Get that can outta my face...but you...with the address labels...you're a different story

I exited the tollway 2 exits early opting to finish my drive down Shoe Factory Road which used to be a country road but is now becoming a major throroughfare due to the farmsteads being torn down, the land shaved of anything living and replaced with putty colored mini mansions. There is an old shoe factory, turned expensive condo lofts at the end of Shoe Factory Road, thus the name, except when you get into Elgin where the shoe factory actually is, it becomes Congdon and is the street I live on.

"There will be can collectors on this road someday soon", I thought, thinking again how this once wonderful peice of rural road in between two towns had turned to suburb over night.

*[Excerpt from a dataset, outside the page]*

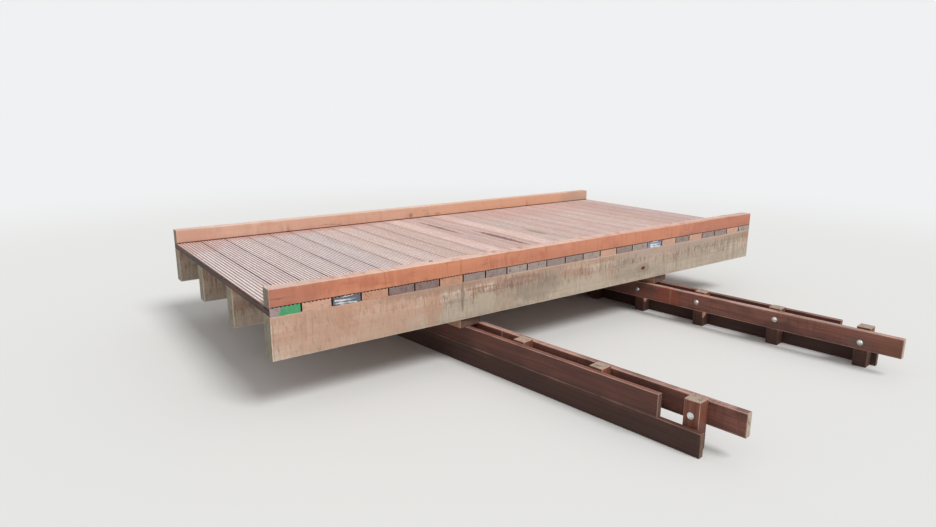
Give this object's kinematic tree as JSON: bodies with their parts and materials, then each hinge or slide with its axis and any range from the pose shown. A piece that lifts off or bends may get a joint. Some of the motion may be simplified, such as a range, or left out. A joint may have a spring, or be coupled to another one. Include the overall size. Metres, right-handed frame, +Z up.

Earlier that day, I came upon an intersection where people held cans with signs asking for donations for a "family outreach program". The signs were hand written and cans did not have the name of a professional organization on them and I wrote them off as fancy panhandlers doing their days work. I stared strait ahead and ignored them until the light changed.

After work, I went to Walmart and at the exit there was a gentleman holding a home made can with "Help a Lukemia Victim" written on it in magic marker. Again, I stared strait ahead and walked right past him.

When I arrived home, I set into my routine of sitting at the table and going through the mail. Mike came into the dining room and held up an envelope.

"Look" he said, "someone sent me return address stickers and there are a mess of them."

I half looked away from the flyer in my hand and said "just throw them in the drawer there with the other ones. Seems more and more organizations are sending them hoping for a donation."

That was that last thought I put into the matter.

I scooped up the circulars and flyers and shopper papers and book club solicitations and all of the crap mail to put in the recycling bin and with them the envelope the address labels came in. A little slip of paper fell out of the envelope. I picked it up and looked at it.

There was a smiling face of a man who was no more than a one armed torso in a wheel chair. Both legs missing and one suit coat sleeve pinned in half. I turned the picture over and it said his name was Jim and after losing everything in Viet Nam, he thought his life was over until the Disabled American Veterans helped him get his life back, with the help of nice people like me.

I turned the paper over and looked again at the picture. I owe this man. I owe this man and the hundreds or is it thousands like him that our current war is producing. Two legs and an arm....heck, his life for my freedom and he says I am a nice person.

I got out my checkbook. Because of this man and other brave men like him, I can drive down Shoe Factory Road in peace and safety with nothing more to threaten me than a putty colored mini mansion. God Bless America and the men who fight to keep her free.